> _DATA SEGMENT_:
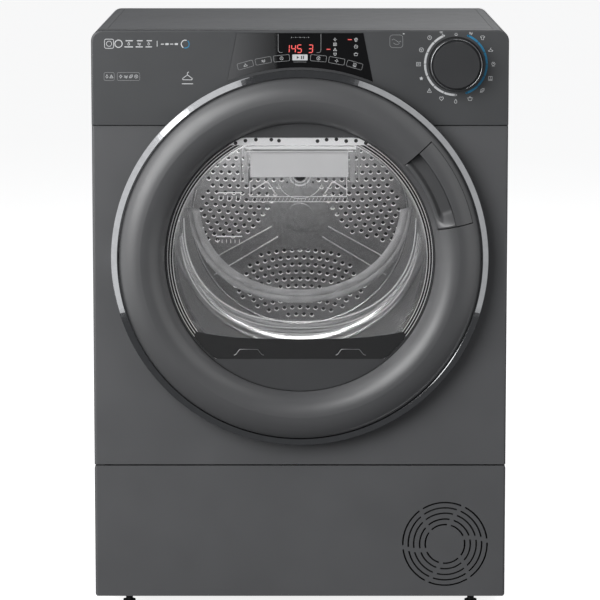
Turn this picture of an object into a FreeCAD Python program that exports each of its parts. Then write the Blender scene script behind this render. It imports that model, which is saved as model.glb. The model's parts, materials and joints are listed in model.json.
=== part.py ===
import FreeCAD, Part
import math
import os

import Sketcher
from FreeCAD import Placement, Rotation, Vector

# A free-standing heat pump clothes dryer. Millimetres, +Z up, the front faces -Y.
# The origin is on the floor, under the middle of the bounding box.

DIMENSIONS = {
    # cabinet
    "width": 596, "top_height": 850, "front_face": -262.5, "back_face": 290.5, "sheet": 1.5,
    "foot_height": 26, "kick_top": 219, "panel_bottom": 221, "panel_top": 713,
    "fascia_bottom": 714.5, "fascia_face": -265, "fascia_back": -240, "fascia_wall": 2.5,
    "top_frame_height": 38, "top_radius": 16, "flange_back": -240,
    "board_margin": 22, "board_thick": 6, "duct_back": 302.5,
    # drum, on an axis along Y
    "axis_height": 524, "drum_radius": 282, "drum_wall": 1.5, "lip_radius": 230,
    "drum_front": -170, "cone_end": -132, "rear_bend": 190, "drum_back": 236, "back_radius": 172,
    "shaft_radius": 10, "roller_radius": 30, "roller_offset": 179, "roller_front": -128,
    "roller_width": 22, "axle_radius": 5, "belt_front": 20, "belt_width": 9,
    # door, on the same axis
    "door_back": -268, "door_crest": -302.5, "glass_radius": 193.6, "ring_inner": 194,
    "crest_radius": 228, "ring_outer": 259.5, "trim_inner": 260.5, "trim_outer": 270.5,
    "ring_wall": 3, "hinge_x": 265.5, "hinge_y": -276, "pin_radius": 2, "throat_radius": 195,
    "collar_radius": 187, "porthole_radius": 228, "tank_radius": 180.5, "tank_wall": 2.5,
    # controls, grille, drives
    "dial_x": 222.3, "dial_z": 801.4, "dial_radius": 36, "grille_x": 210.8, "grille_z": 103.2,
    "motor_x": 175, "motor_z": 180, "pulley_radius": 14, "foot_x": 250, "foot_y": 232,
    "kick_hinge_y": -254.5, "kick_hinge_z": 30,
}

doc = FreeCAD.newDocument("ClothesDryer")
sheet = doc.addObject("Spreadsheet::Sheet", "Dims")
for row, (alias, size) in enumerate(DIMENSIONS.items(), start=1):
    sheet.set(f"A{row}", alias)
    sheet.set(f"B{row}", str(size))
    sheet.setAlias(f"B{row}", alias)
doc.recompute()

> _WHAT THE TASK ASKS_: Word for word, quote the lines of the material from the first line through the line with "# The origin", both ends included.

> _ANSWER TO THIS TASK_:
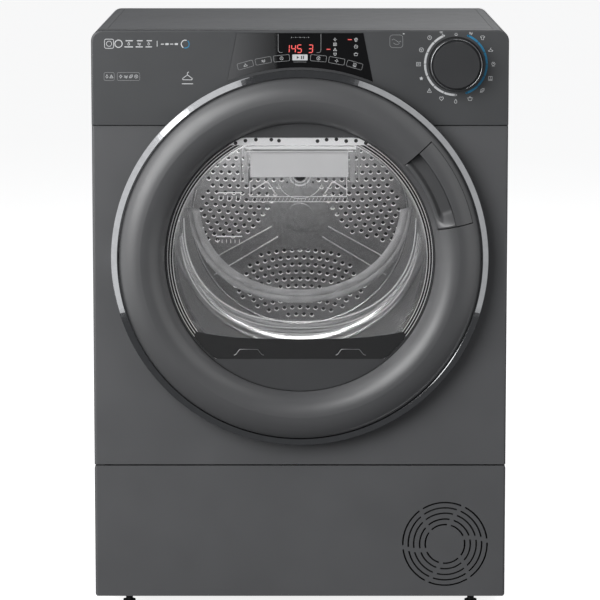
Turn this picture of an object into a FreeCAD Python program that exports each of its parts. Then write the Blender scene script behind this render. It imports that model, which is saved as model.glb. The model's parts, materials and joints are listed in model.json.
=== part.py ===
import FreeCAD, Part
import math
import os

import Sketcher
from FreeCAD import Placement, Rotation, Vector

# A free-standing heat pump clothes dryer. Millimetres, +Z up, the front faces -Y.
# The origin is on the floor, under the middle of the bounding box.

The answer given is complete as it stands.